The first domino to fall in that direction was Howard Dean, and then
the rest, who haphazardly fell into line to compete with their
outspoken party member. But the anti-war voice existed long before
Howard Dean decided to hit the campaign trail. Rallies,
demonstrations, marches, and various other forms of protest had been
taken to the streets all across the world even months before the war
officially started.
These protests received little coverage, especially considering their
magnitude, and were often dismissed as the actions of radical
left-wingers and die-hard anti-war activists. Only when a mainstream
political party took the stance of the disrespected dissenters did the
media finally pay heed to that point of view. The stance of grassroots
activists has been adopted by Dean as his campaign platform, and now
it is being debated as legitimate.
Such is the case with many controversial issues in Amerikan politics.
Gun control, for instance, is debated almost solely on a
Democrat-Republican basis: some who want guns mostly banned, and
others who want only a few guns banned. The position of a
constitutionalist or anti-agressionist is rarely debated. The
terrorism debate is dominated by the same overall stance-kill or be
killed-which is largely held by Republicans and Democrats alike. No
time is given to the pacifist viewpoint, nor is any time wasted
pointing out the racism and other discrimination (not to mention
hatred and death) being spread by the war-mongering of the State.

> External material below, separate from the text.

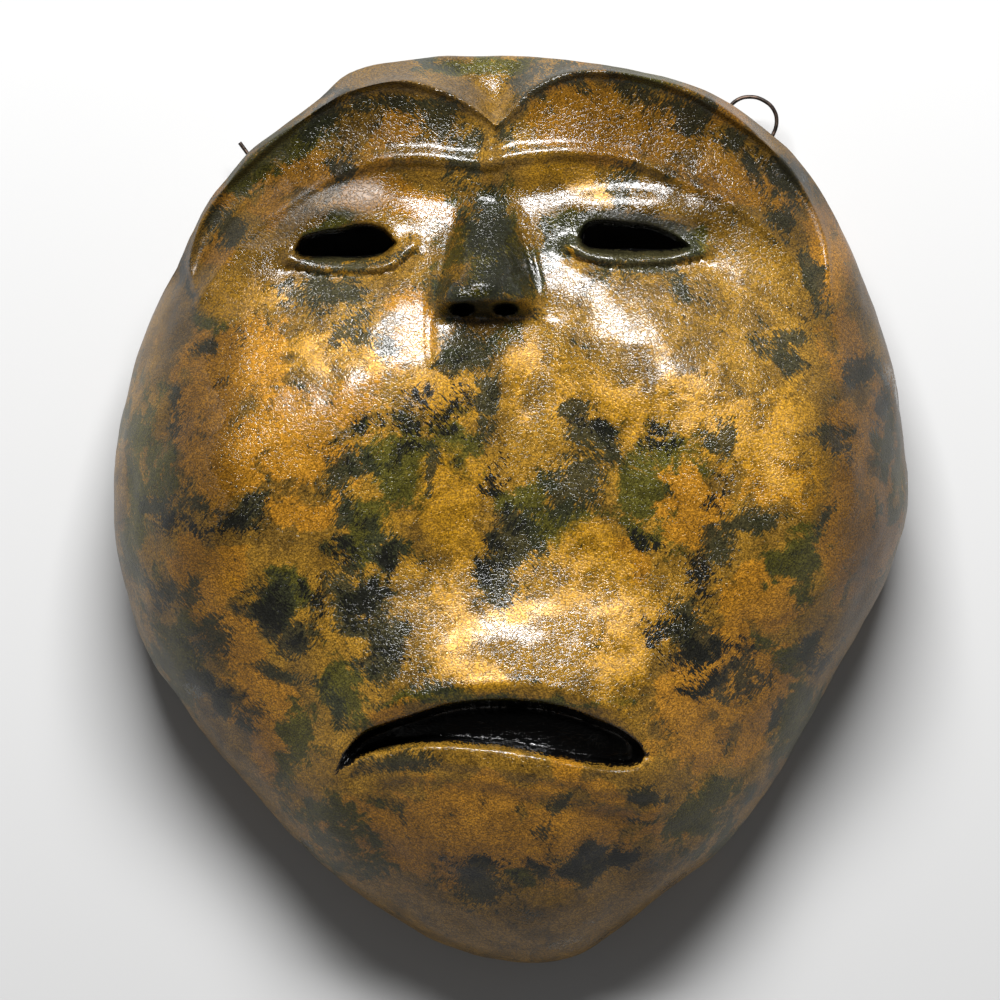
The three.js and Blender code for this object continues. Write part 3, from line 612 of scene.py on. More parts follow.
OLIVE_DABS = [
    (-38, 13, 11, 13, 0), (-45, -9, 10, 13, 0), (-72, -25, 6.4, 8, 0), (-110, 13, 3.8, 13, 0),
    (44, 10, 13, 17, 0), (81, -44, 14, 3.5, 0), (70, -42, 9, 5.1, 0), (-53, -57, 8, 14, 0),
    (-71, -73, 8, 13, 0), (3, 2, 8, 8, 0), (-26, -108, 10, 6.4, 0), (0, -116, 7.7, 4.5, 0),
    (-119, 4, 4.5, 35, 0), (-57, 86, 10, 2.9, 5), (57, 87, 6.4, 5.1, 0), (-68, 116, 12, 10, 20),
    (-84, 108, 8, 5.1, 20), (92, -16, 12, 14, 0), (-13, 144, 22, 2.9, 0), (41, 141, 16, 2.6, -6),
    (121, 13, 3.8, 29, 0), (-93, 64, 7, 5.8, 0), (16, 89, 7, 9, 0), (-106, -48, 10, 16, 0),
    (-10, 68, 13, 6.4, 0), (-18, 23, 7, 10, 0), (92, -67, 7.7, 19, 0), (-55, -102, 16, 10, -30),
    (60, -99, 16, 10, 30), (16, -6, 10, 6.4, 0), (-60, 91, 8, 1.6, 10), (-8, 80, 14, 22, 0),
    # The last dab, along the upper lip's edge, is olive paint and painted shade under the lip
    (-2, -61, 34, 2.6, 0),
]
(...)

Corporate fraud is paid the same lip-service by the media as it is by
the State. The illegal drug discussion wavers between issues of
punishment and enforcement, almost the sole discrepancies between the
two major parties, but rarely wanders into the forbidden land of
ending prohibition altogether.
The usual lineup of cable news channels is testament to this practice
of near-exclusive Democrat-Republican debate. CNN’s Crossfire
features self-proclaimed left- and right-wingers verbally assaulting
each other, with opinions that seldom waver from party lines.
MSNBC’s Buchanan and Press is similar in scope, except that it
always has the same hosts. Fox News’ Hannity and Colmes completes
the trifecta. Even the overall positions taken by the stations create
the same kind of left-right competition. CNN is generally liberal, Fox
News decidedly conservative, and MSNBC somewhere in the middle,
depending, it seems, on the political weather. Almost no station
devotes any real time to third-party ideas, compromised and negotiated
standpoints, or realistic discussion. The pundits drivel on and on
about their views, never try to explain them in any detail, and never
come to a practical conclusion.
The case is virtually the same in the government. The organization is
more or less the same (mostly Democrats and Republicans, a few
independents); the debate, if there is one, is mostly the same; and
the players all guest-star for each other. Congressmen, Senators,
Executives, and other politicians make visits and speeches to the
major news outlets; the military invites some reporters to come watch
them work. News personalities are sometimes drawn from the political
pool itself, such as Pat Buchanan and Joe Scarborough.
But it is not just the media that acts like the State. In many
respects, the State acts like and is connected to the media. Nearly
every major government office has a person hired for the sole purpose
of making press releases and creating and maintaining media
connections. A small circle of people are allowed to attend White
House press conferences and ask questions, and the rest are usually
left outside, just as a small circle of politicians are invited to
appear on television programs, with the occasional debutante.
Wherever you find one, you will usually find the other. Reporters
flock to political speeches and meetings (if they are allowed, of
course, because some things are not allowed coverage); events where
the press is omnipresent usually have a large police presence as well;
the only people allowed on crime scenes, if anyone, are the press and
law enforcement people; even the Pentagon, which is forbidden
territory for most civilians, allows the press to come play. Amerikans
were forbidden from entering Iraq (or rather, from conducting commerce
there, which leaves few feasible options) before the war, but that
rule was broken for embedded reporters (some embedded reporters even
wear full battle dress uniforms while reporting).
A truly free, independent, and informative Amerikan press outlet is hard
to come by these days, because reporting power requires access, and
access requires collaboration. But is not collaboration another name for
alliance, and is not alliance another term for amalgamation? Mergers
between media corporations and various conglomerates has made conflicts
of interest an everyday occurrence and honest reporting on many subjects
impossible. If “our” mainstream press is in cahoots with the State,
can we ever expect to get the truth from them about anything involving
the State? Of course not--the State corrupts all that it touches. It
would behoove us to be wary of this entity that calls itself the
mainstream press, lest it draw us closer to corruption.